• _Problem description_:
Extract every line starting at the line that contains "attach(piece, BODY_OF[node])" and ending with the final line of the data, inclusive; give only those lines, word for word.

• _Data section_:
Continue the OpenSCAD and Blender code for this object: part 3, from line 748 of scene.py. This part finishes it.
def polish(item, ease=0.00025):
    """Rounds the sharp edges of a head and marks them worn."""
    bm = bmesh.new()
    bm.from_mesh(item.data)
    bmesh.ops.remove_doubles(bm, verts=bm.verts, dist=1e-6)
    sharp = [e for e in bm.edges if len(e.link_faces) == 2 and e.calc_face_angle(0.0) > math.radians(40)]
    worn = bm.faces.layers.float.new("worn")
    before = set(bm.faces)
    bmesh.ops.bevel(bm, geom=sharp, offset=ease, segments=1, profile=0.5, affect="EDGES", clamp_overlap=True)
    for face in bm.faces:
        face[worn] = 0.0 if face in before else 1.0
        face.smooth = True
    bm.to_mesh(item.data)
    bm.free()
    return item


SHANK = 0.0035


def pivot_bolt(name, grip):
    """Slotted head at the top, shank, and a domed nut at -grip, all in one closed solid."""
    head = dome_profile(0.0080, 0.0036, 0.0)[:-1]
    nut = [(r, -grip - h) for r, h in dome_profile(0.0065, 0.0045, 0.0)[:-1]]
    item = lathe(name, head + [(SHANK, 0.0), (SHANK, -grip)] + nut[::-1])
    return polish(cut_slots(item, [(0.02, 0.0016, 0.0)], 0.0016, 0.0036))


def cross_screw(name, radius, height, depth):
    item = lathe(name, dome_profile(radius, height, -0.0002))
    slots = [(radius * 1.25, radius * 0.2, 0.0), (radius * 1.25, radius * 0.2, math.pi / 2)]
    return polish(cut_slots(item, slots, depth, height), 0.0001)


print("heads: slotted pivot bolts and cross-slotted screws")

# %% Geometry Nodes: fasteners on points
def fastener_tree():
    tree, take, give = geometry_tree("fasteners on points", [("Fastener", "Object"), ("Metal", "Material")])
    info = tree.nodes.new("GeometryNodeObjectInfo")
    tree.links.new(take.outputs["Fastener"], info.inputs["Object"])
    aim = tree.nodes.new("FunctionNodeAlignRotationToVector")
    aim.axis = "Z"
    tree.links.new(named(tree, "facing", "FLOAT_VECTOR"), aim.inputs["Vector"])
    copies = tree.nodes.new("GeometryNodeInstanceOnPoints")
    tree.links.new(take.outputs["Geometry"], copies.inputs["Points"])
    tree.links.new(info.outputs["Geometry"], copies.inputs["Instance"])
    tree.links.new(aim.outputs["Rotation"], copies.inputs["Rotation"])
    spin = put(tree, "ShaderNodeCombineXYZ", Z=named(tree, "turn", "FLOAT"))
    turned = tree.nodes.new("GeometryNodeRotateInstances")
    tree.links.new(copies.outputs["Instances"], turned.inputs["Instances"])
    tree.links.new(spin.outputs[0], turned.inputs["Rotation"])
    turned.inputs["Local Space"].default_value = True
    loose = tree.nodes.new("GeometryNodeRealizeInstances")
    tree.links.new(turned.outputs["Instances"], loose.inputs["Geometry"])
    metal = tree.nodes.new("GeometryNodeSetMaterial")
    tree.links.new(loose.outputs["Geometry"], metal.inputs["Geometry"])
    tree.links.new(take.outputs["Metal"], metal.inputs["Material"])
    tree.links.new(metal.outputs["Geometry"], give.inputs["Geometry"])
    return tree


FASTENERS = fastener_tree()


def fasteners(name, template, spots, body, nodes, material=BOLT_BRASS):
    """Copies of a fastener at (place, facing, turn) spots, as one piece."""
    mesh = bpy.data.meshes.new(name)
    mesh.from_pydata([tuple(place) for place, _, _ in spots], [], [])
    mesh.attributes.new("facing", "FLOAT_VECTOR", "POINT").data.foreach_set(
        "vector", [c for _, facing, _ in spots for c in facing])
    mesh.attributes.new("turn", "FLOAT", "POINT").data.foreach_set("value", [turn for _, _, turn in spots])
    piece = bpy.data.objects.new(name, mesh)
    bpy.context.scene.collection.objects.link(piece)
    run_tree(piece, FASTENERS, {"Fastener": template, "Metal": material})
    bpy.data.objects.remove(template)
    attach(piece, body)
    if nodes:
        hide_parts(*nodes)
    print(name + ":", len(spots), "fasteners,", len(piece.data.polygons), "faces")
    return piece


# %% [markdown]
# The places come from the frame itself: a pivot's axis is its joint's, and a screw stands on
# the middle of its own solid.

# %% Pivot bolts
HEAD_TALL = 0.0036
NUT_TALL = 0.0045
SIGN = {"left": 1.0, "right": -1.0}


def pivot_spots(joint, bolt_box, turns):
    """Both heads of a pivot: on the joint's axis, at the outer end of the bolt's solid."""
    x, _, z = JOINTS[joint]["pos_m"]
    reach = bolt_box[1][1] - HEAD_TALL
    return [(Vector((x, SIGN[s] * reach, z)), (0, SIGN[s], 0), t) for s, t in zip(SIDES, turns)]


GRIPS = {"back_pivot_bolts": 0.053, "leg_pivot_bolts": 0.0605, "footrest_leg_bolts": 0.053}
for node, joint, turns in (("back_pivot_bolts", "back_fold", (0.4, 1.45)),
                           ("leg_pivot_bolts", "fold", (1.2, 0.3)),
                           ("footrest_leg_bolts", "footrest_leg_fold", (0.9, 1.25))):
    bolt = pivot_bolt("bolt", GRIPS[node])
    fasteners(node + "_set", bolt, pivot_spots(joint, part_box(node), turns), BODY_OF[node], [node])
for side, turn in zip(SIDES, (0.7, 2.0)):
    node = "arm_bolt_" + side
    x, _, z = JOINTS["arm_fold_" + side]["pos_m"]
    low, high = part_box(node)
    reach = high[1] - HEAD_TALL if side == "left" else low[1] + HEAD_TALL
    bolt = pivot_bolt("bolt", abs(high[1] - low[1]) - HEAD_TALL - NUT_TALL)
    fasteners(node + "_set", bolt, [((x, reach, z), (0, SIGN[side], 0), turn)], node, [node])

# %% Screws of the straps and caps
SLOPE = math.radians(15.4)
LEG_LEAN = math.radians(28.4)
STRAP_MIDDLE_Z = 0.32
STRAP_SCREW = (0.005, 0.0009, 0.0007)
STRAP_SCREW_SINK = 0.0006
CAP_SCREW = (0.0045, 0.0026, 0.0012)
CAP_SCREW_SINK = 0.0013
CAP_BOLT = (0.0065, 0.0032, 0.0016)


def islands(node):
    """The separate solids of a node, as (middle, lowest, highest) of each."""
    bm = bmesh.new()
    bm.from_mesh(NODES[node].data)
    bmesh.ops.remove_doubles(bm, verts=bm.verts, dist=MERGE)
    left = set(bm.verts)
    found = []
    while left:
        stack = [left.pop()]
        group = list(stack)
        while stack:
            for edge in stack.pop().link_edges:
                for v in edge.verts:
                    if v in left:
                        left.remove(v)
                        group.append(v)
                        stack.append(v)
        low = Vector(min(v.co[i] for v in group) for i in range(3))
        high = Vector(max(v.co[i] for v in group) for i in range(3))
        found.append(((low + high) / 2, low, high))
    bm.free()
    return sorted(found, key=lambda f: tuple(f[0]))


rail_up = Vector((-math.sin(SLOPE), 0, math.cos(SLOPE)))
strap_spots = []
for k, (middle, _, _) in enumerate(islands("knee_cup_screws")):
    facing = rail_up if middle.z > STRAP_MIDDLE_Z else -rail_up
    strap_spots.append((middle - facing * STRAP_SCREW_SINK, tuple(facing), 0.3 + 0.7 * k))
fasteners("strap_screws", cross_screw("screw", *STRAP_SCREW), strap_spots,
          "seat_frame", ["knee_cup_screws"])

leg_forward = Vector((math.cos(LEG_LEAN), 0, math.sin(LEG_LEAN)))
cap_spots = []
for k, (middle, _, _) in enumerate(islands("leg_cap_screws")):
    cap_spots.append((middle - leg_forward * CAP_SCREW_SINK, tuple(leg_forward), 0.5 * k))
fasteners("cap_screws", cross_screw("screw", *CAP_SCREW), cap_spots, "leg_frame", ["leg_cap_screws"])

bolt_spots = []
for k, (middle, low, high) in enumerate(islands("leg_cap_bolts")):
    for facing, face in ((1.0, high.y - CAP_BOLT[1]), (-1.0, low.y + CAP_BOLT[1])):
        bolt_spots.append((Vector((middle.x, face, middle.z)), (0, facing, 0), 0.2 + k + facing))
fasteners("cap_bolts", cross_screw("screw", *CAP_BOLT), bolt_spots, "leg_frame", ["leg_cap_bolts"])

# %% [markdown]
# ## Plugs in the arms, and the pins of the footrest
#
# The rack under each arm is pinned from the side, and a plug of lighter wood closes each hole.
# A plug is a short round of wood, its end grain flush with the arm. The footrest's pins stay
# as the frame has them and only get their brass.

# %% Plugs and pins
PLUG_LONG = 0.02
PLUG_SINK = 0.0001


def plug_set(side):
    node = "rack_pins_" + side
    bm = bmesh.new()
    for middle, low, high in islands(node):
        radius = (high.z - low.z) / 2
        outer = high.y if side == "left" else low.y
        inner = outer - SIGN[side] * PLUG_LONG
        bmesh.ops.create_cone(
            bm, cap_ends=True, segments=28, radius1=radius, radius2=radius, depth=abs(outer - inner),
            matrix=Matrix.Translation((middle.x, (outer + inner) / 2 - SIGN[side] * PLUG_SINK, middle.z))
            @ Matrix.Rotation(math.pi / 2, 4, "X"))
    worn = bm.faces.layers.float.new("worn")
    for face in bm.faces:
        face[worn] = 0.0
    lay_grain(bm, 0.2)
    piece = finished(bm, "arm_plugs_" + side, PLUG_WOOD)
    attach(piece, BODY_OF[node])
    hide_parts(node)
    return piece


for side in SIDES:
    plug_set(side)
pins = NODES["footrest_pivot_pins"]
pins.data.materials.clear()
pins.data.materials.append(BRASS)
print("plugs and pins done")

• _Answer below_:
    attach(piece, BODY_OF[node])
    hide_parts(node)
    return piece


for side in SIDES:
    plug_set(side)
pins = NODES["footrest_pivot_pins"]
pins.data.materials.clear()
pins.data.materials.append(BRASS)
print("plugs and pins done")